#### EXERCISE TASK:
All of the material below is to be repeated exactly.

#### GIVEN MATERIAL:
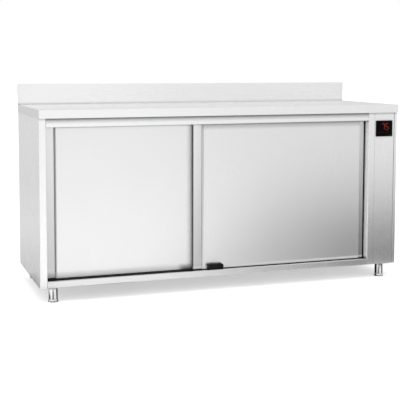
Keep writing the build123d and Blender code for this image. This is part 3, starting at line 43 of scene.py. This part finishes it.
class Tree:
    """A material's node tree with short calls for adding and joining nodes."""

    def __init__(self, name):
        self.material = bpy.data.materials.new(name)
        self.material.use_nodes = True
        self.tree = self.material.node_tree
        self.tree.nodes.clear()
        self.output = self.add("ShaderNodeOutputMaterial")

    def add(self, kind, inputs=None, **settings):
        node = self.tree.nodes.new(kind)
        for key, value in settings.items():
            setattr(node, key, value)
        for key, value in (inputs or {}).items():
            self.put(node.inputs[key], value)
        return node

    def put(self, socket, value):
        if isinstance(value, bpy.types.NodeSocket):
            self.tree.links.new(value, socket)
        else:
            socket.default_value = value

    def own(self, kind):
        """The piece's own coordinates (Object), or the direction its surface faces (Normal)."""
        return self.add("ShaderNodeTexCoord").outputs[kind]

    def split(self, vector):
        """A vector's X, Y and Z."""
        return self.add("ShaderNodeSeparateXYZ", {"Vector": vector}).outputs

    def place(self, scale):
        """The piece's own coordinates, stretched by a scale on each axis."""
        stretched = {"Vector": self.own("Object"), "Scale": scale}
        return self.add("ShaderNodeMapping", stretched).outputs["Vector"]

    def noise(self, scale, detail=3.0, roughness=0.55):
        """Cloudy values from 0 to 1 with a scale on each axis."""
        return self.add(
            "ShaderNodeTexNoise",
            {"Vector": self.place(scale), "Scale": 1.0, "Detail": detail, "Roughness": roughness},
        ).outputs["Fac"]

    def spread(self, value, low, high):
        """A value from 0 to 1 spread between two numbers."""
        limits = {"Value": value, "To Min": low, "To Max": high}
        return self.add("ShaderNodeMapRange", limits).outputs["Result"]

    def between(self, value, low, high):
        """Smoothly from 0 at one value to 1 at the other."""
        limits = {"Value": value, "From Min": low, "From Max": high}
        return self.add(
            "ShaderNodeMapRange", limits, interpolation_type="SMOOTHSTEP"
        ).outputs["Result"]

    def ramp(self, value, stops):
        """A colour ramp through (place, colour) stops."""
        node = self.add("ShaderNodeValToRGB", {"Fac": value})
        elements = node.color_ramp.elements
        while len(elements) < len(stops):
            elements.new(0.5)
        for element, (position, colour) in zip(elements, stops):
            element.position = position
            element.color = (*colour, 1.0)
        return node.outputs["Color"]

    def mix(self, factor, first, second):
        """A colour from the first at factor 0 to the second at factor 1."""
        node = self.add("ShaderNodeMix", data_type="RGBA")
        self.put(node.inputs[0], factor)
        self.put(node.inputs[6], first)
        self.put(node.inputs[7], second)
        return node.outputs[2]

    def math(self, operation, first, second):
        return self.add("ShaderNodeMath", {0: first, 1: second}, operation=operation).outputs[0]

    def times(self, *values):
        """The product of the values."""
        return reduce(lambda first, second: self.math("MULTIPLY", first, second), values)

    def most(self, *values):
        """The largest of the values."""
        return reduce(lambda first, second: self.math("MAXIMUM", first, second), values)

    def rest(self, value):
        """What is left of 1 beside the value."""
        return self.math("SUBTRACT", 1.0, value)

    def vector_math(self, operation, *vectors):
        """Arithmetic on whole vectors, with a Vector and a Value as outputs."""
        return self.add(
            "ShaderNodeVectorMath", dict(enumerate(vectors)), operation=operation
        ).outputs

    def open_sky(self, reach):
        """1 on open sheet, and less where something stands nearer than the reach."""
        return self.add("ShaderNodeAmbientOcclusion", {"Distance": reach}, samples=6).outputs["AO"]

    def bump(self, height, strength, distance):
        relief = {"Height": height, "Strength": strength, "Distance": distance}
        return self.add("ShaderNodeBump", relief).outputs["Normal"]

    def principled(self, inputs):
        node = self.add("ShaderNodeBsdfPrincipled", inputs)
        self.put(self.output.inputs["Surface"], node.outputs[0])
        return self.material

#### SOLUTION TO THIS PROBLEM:
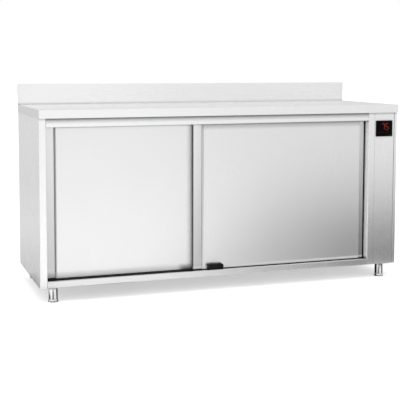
Keep writing the build123d and Blender code for this image. This is part 3, starting at line 43 of scene.py. This part finishes it.
class Tree:
    """A material's node tree with short calls for adding and joining nodes."""

    def __init__(self, name):
        self.material = bpy.data.materials.new(name)
        self.material.use_nodes = True
        self.tree = self.material.node_tree
        self.tree.nodes.clear()
        self.output = self.add("ShaderNodeOutputMaterial")

    def add(self, kind, inputs=None, **settings):
        node = self.tree.nodes.new(kind)
        for key, value in settings.items():
            setattr(node, key, value)
        for key, value in (inputs or {}).items():
            self.put(node.inputs[key], value)
        return node

    def put(self, socket, value):
        if isinstance(value, bpy.types.NodeSocket):
            self.tree.links.new(value, socket)
        else:
            socket.default_value = value

    def own(self, kind):
        """The piece's own coordinates (Object), or the direction its surface faces (Normal)."""
        return self.add("ShaderNodeTexCoord").outputs[kind]

    def split(self, vector):
        """A vector's X, Y and Z."""
        return self.add("ShaderNodeSeparateXYZ", {"Vector": vector}).outputs

    def place(self, scale):
        """The piece's own coordinates, stretched by a scale on each axis."""
        stretched = {"Vector": self.own("Object"), "Scale": scale}
        return self.add("ShaderNodeMapping", stretched).outputs["Vector"]

    def noise(self, scale, detail=3.0, roughness=0.55):
        """Cloudy values from 0 to 1 with a scale on each axis."""
        return self.add(
            "ShaderNodeTexNoise",
            {"Vector": self.place(scale), "Scale": 1.0, "Detail": detail, "Roughness": roughness},
        ).outputs["Fac"]

    def spread(self, value, low, high):
        """A value from 0 to 1 spread between two numbers."""
        limits = {"Value": value, "To Min": low, "To Max": high}
        return self.add("ShaderNodeMapRange", limits).outputs["Result"]

    def between(self, value, low, high):
        """Smoothly from 0 at one value to 1 at the other."""
        limits = {"Value": value, "From Min": low, "From Max": high}
        return self.add(
            "ShaderNodeMapRange", limits, interpolation_type="SMOOTHSTEP"
        ).outputs["Result"]

    def ramp(self, value, stops):
        """A colour ramp through (place, colour) stops."""
        node = self.add("ShaderNodeValToRGB", {"Fac": value})
        elements = node.color_ramp.elements
        while len(elements) < len(stops):
            elements.new(0.5)
        for element, (position, colour) in zip(elements, stops):
            element.position = position
            element.color = (*colour, 1.0)
        return node.outputs["Color"]

    def mix(self, factor, first, second):
        """A colour from the first at factor 0 to the second at factor 1."""
        node = self.add("ShaderNodeMix", data_type="RGBA")
        self.put(node.inputs[0], factor)
        self.put(node.inputs[6], first)
        self.put(node.inputs[7], second)
        return node.outputs[2]

    def math(self, operation, first, second):
        return self.add("ShaderNodeMath", {0: first, 1: second}, operation=operation).outputs[0]

    def times(self, *values):
        """The product of the values."""
        return reduce(lambda first, second: self.math("MULTIPLY", first, second), values)

    def most(self, *values):
        """The largest of the values."""
        return reduce(lambda first, second: self.math("MAXIMUM", first, second), values)

    def rest(self, value):
        """What is left of 1 beside the value."""
        return self.math("SUBTRACT", 1.0, value)

    def vector_math(self, operation, *vectors):
        """Arithmetic on whole vectors, with a Vector and a Value as outputs."""
        return self.add(
            "ShaderNodeVectorMath", dict(enumerate(vectors)), operation=operation
        ).outputs

    def open_sky(self, reach):
        """1 on open sheet, and less where something stands nearer than the reach."""
        return self.add("ShaderNodeAmbientOcclusion", {"Distance": reach}, samples=6).outputs["AO"]

    def bump(self, height, strength, distance):
        relief = {"Height": height, "Strength": strength, "Distance": distance}
        return self.add("ShaderNodeBump", relief).outputs["Normal"]

    def principled(self, inputs):
        node = self.add("ShaderNodeBsdfPrincipled", inputs)
        self.put(self.output.inputs["Surface"], node.outputs[0])
        return self.material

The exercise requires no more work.